§ Information given
____________________

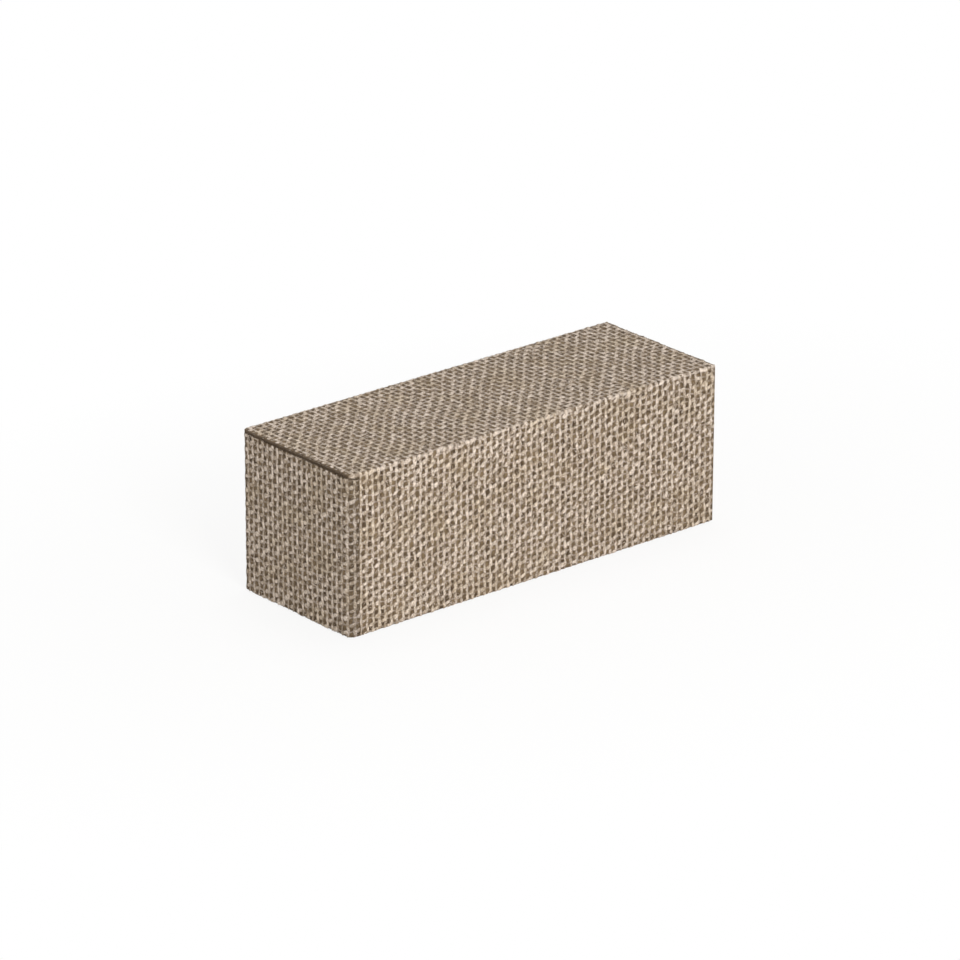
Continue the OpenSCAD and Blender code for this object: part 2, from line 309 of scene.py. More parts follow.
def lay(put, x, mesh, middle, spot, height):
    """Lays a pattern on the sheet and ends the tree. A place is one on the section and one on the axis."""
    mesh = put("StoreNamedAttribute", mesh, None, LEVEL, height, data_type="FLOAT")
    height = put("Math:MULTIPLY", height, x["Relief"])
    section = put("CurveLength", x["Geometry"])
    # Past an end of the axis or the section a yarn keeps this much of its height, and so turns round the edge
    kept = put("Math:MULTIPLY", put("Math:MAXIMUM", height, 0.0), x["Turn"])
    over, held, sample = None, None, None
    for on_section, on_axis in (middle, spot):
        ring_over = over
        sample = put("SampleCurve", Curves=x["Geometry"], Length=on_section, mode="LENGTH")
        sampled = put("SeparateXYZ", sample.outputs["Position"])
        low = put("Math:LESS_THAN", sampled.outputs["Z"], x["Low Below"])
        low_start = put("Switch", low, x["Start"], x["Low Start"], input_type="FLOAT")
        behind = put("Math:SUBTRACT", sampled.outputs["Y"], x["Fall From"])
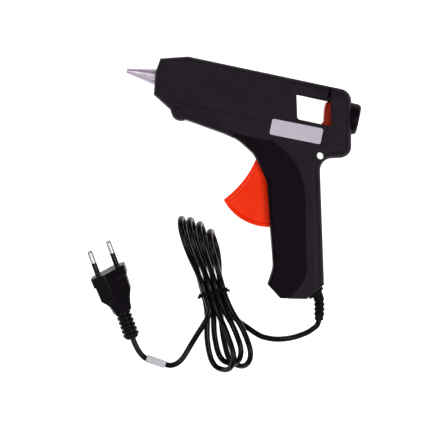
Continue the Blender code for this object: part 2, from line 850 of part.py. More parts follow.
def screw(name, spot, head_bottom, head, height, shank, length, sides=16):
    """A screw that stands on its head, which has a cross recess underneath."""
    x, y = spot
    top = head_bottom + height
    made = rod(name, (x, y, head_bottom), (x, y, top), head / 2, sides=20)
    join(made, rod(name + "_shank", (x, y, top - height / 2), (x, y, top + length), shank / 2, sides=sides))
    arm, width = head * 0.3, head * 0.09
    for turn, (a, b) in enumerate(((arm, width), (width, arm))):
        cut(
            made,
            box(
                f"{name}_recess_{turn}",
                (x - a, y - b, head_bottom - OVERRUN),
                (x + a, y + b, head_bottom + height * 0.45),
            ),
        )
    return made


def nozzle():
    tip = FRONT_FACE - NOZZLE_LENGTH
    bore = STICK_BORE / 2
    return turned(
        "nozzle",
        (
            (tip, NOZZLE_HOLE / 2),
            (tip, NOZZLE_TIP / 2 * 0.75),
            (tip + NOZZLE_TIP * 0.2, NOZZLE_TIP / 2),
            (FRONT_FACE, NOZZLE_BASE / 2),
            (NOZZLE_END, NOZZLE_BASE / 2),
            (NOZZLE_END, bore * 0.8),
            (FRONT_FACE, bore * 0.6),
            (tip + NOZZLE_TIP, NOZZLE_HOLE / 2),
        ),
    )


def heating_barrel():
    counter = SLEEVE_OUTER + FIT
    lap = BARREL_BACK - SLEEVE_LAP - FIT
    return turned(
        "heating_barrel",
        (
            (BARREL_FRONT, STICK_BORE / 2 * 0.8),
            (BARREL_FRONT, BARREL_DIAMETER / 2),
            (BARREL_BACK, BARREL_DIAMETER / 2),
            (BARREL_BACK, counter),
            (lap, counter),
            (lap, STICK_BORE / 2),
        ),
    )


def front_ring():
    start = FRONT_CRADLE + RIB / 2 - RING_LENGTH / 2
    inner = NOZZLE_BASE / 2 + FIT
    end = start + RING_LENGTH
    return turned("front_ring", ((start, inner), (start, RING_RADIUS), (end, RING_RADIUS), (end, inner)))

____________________

Write every line of the material above again, exactly.

§ Solution to this problem
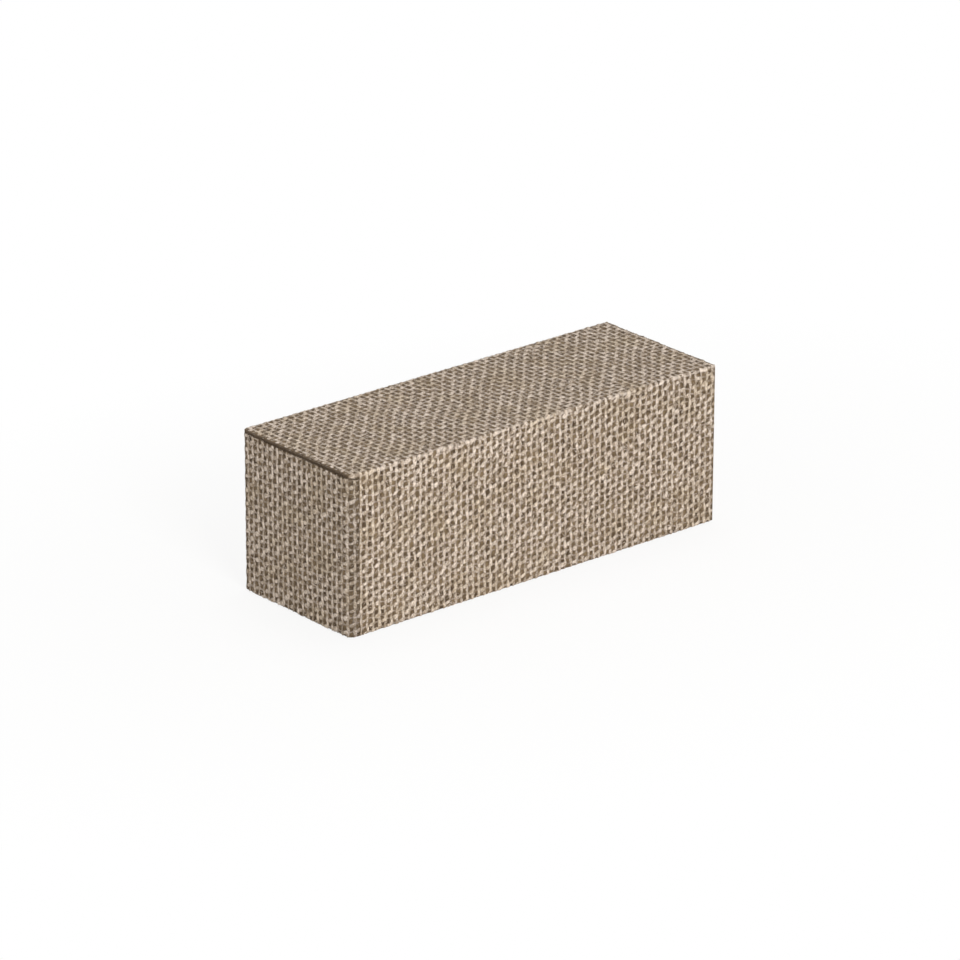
Continue the OpenSCAD and Blender code for this object: part 2, from line 309 of scene.py. More parts follow.
def lay(put, x, mesh, middle, spot, height):
    """Lays a pattern on the sheet and ends the tree. A place is one on the section and one on the axis."""
    mesh = put("StoreNamedAttribute", mesh, None, LEVEL, height, data_type="FLOAT")
    height = put("Math:MULTIPLY", height, x["Relief"])
    section = put("CurveLength", x["Geometry"])
    # Past an end of the axis or the section a yarn keeps this much of its height, and so turns round the edge
    kept = put("Math:MULTIPLY", put("Math:MAXIMUM", height, 0.0), x["Turn"])
    over, held, sample = None, None, None
    for on_section, on_axis in (middle, spot):
        ring_over = over
        sample = put("SampleCurve", Curves=x["Geometry"], Length=on_section, mode="LENGTH")
        sampled = put("SeparateXYZ", sample.outputs["Position"])
        low = put("Math:LESS_THAN", sampled.outputs["Z"], x["Low Below"])
        low_start = put("Switch", low, x["Start"], x["Low Start"], input_type="FLOAT")
        behind = put("Math:SUBTRACT", sampled.outputs["Y"], x["Fall From"])
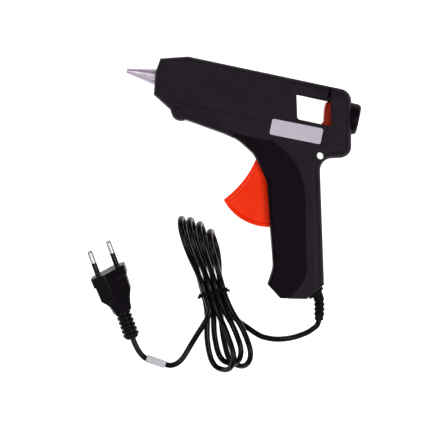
Continue the Blender code for this object: part 2, from line 850 of part.py. More parts follow.
def screw(name, spot, head_bottom, head, height, shank, length, sides=16):
    """A screw that stands on its head, which has a cross recess underneath."""
    x, y = spot
    top = head_bottom + height
    made = rod(name, (x, y, head_bottom), (x, y, top), head / 2, sides=20)
    join(made, rod(name + "_shank", (x, y, top - height / 2), (x, y, top + length), shank / 2, sides=sides))
    arm, width = head * 0.3, head * 0.09
    for turn, (a, b) in enumerate(((arm, width), (width, arm))):
        cut(
            made,
            box(
                f"{name}_recess_{turn}",
                (x - a, y - b, head_bottom - OVERRUN),
                (x + a, y + b, head_bottom + height * 0.45),
            ),
        )
    return made


def nozzle():
    tip = FRONT_FACE - NOZZLE_LENGTH
    bore = STICK_BORE / 2
    return turned(
        "nozzle",
        (
            (tip, NOZZLE_HOLE / 2),
            (tip, NOZZLE_TIP / 2 * 0.75),
            (tip + NOZZLE_TIP * 0.2, NOZZLE_TIP / 2),
            (FRONT_FACE, NOZZLE_BASE / 2),
            (NOZZLE_END, NOZZLE_BASE / 2),
            (NOZZLE_END, bore * 0.8),
            (FRONT_FACE, bore * 0.6),
            (tip + NOZZLE_TIP, NOZZLE_HOLE / 2),
        ),
    )


def heating_barrel():
    counter = SLEEVE_OUTER + FIT
    lap = BARREL_BACK - SLEEVE_LAP - FIT
    return turned(
        "heating_barrel",
        (
            (BARREL_FRONT, STICK_BORE / 2 * 0.8),
            (BARREL_FRONT, BARREL_DIAMETER / 2),
            (BARREL_BACK, BARREL_DIAMETER / 2),
            (BARREL_BACK, counter),
            (lap, counter),
            (lap, STICK_BORE / 2),
        ),
    )


def front_ring():
    start = FRONT_CRADLE + RIB / 2 - RING_LENGTH / 2
    inner = NOZZLE_BASE / 2 + FIT
    end = start + RING_LENGTH
    return turned("front_ring", ((start, inner), (start, RING_RADIUS), (end, RING_RADIUS), (end, inner)))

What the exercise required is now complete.